Высшее партийное начальство, вынужденное по обязанности почтить присутствием похороны на Новодевичьем кладбище, вело себя хмуро и недовольно. Передавалась фраза, изроненная Молотовым и получившая хождение: «Это он не в себя стрелял, это он в партию стрелял!» Да и Хрущев не слишком отстал от «каменной задницы», как именовал Молотова еще Ленин. «Если бы не выстрел, мы бы его похоронили на Красной площади», — рассудительно произнес он. Витал дух сталинских времен, когда даже самоубийство в безвыходном положении, без указаний сверху, считалось, если и не прямым преступлением, то уж во всяком случае антипартийным деянием.

От писателей Москвы речь над могилой произнес Федин. В противовес обстановке она была человечной, хвалебной и возвышающей. «Фадеев умел завоевывать друзей и умел быть другом… — мягко говорил он. — За трагической чертой, которая безжалостно и жутко отделила Александра Фадеева от нас, он остается в нашем сознании прежним — веселым, красивым, пышущим красками жизни, со своими незабываемыми россыпями пронзительно звонкого смеха, другом, товарищем, прекрасным талантливым писателем…»

Надгробное слово, отзвучав, имело продолжение.
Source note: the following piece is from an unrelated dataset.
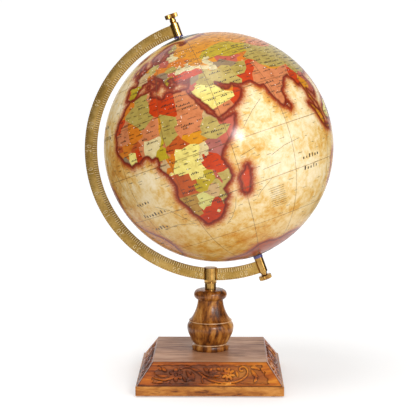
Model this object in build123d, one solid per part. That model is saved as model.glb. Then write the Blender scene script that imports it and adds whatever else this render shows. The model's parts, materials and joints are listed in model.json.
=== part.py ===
"""Desktop globe on a carved wooden stand, one STEP file per piece.

Frame: +Z up, +X to the right, +Y to the rear.  The origin is on the table
under the axis of the turned column.  Units are millimetres.
"""
from build123d import *
import os
from math import cos, sin, sqrt, radians

os.makedirs("parts", exist_ok=True)

# ---- globe and its axis -------------------------------------------------
BALL_RADIUS = 152.4
SHELL_WALL = 2.5
BALL_X = 10.7
BALL_Z = 316.0
AXIS_TILT = 19.87
POLE_HOLE_RADIUS = 6.0

# ---- graduated arc ------------------------------------------------------
ARC_INNER = 159.0
ARC_OUTER = 175.5
ARC_THICKNESS = 3.0
# The arc's centre, in the ball's own frame: the ball hangs a little off it.
ARC_SIDE_SHIFT = -4.0
ARC_SOUTH_SHIFT = -3.0

# ---- base ---------------------------------------------------------------
FOOT_HEIGHT = 2.0
FOOT_RADIUS = 8.0
FOOT_OFFSET = 82.0
PLINTH_SIDE = 192.0
PLINTH_HEIGHT = 12.0
BLOCK_LOWER_SIDE = 188.0
BLOCK_UPPER_SIDE = 148.0
BLOCK_HEIGHT = 28.0
WOOD_SCREW_OFFSET = 60.0

# ---- column and post ----------------------------------------------------
COLUMN_HEIGHT = 82.0
POST_RADIUS = 9.0
POST_WAIST_RADIUS = 8.0
POST_NECK_RADIUS = 7.6
BEAD_RADIUS = 8.4
SLOT_WIDTH = 3.2
CLAMP_RADIUS = 2.0

# ---- pivot screws and barrels, as distances from the ball's centre -------
BARREL_RADIUS = 5.9
UPPER_BARREL_START = 155.9
UPPER_BARREL_END = 173.4
LOWER_BARREL_START = 158.0
LOWER_BARREL_END = 178.5
SPACER_RADIUS = 6.3
SPACER_START = 153.9
SHANK_RADIUS = 4.3
TIP_RADIUS = 2.5
TIP_START = 142.0
TIP_END = 154.0
RUNNING_FIT = 0.05
HEAD_RADIUS = 8.5
HEAD_THICKNESS = 5.6
UPPER_HEAD_START = 180.8
LOWER_HEAD_START = 183.2

# ---- pole caps and inner bushes ------------------------------------------
CAP_RADIUS = 27.0
CAP_CROWN = 153.5
CAP_EDGE = 0.3
BUSH_FLANGE_RADIUS = 12.0
BUSH_FLANGE_TOP = 149.4
BUSH_FLANGE_THICKNESS = 3.0
BUSH_BOTTOM = 141.0
BUSH_TOP = 152.0

# ---- tie bolt --------------------------------------------------------------
BOLT_RADIUS = 3.0
BOLT_CLEARANCE_RADIUS = 3.3
COUNTERBORE_RADIUS = 10.0
COUNTERBORE_DEPTH = 7.0
WASHER_THICKNESS = 1.5
BOLT_HEAD_FLATS = 10.0
BOLT_HEAD_HEIGHT = 4.0

# ---- levels that follow from the sizes above ---------------------------------
PLINTH_BOTTOM = FOOT_HEIGHT
BLOCK_BOTTOM = PLINTH_BOTTOM + PLINTH_HEIGHT
BASE_TOP = BLOCK_BOTTOM + BLOCK_HEIGHT
COLUMN_TOP = BASE_TOP + COLUMN_HEIGHT
POST_BEAD = COLUMN_TOP + 8.6
POST_BARREL = POST_BEAD + 2.0
SLOT_FLOOR = POST_BARREL + 0.2
BOLT_TOP = COLUMN_TOP + 7.0

# The ball's own frame: its Z is the globe's axis, north up.
GLOBE_FRAME = Pos(BALL_X, 0, BALL_Z) * Rot(0, -AXIS_TILT, 0)
SOUTH = Rot(180, 0, 0)
ARC_FRAME = GLOBE_FRAME * Pos(ARC_SIDE_SHIFT, 0, ARC_SOUTH_SHIFT)
ARC_X = ARC_FRAME.position.X
ARC_Z = ARC_FRAME.position.Z
ARC_MIDDLE = (ARC_INNER + ARC_OUTER) / 2
CLAMP_Z = ARC_Z - sqrt(ARC_MIDDLE ** 2 - ARC_X ** 2)
POST_TOP = ARC_Z - ARC_INNER + 1.2


def save(shape, node):
    """Write one piece to its STEP file."""
    export_step(shape, f"parts/{node}.step")
    print(f"{node:20s} {shape.volume / 1000:9.2f} cm3")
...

Через год с лишним после трагической гибели у Федина произошел душевный разговор с Твардовским о том, что в его путешествиях по стране, воспроизводимых в поэме «За далью даль», как описывает их автор, не хватает одного друга, с которым встретиться уже не суждено.

Запись из дневника Федина от 28 сентября 1957 года: «…Был Твардовский, мирный, чуть не благолепный. Я заговорил о его Ангаре, недавно напечатанной (глава из поэмы «На Ангаре», появившейся в начале сентября. — Ю. О.), о том, что хорошо и что не понравилось (излишнее величание техники — самосвалов, за которыми исчезают и лирика, и… ум). Он согласился, что самосвалов “многовато”. Правда ведь: величие дел человеческих поэзия выражает не описанием средств и орудий делания, а волнением чувств, по виду ничего иногда не имеющих общего с самим процессом делания. Прекрасны и сильны строки, в которых Твардовский сказал о горечи своей, вспомнив друга, недостающего ему. <…> Все ведь поняли, какого друга пожалел в эту минуту поэт. <…> Никакие самосвалы, даже превосходно описанные, не идут в сравнение с этими строками отступления, с этим криком сердца, так уместно вырвавшемся в главе, посвященной славе строителей великой плотины на великой реке. Никакой реквием не прозвучит более потрясающе, нежели эти кратчайшие строки сожаления и страдания, что <… > нет больше их товарища и друга — Александра Фадеева».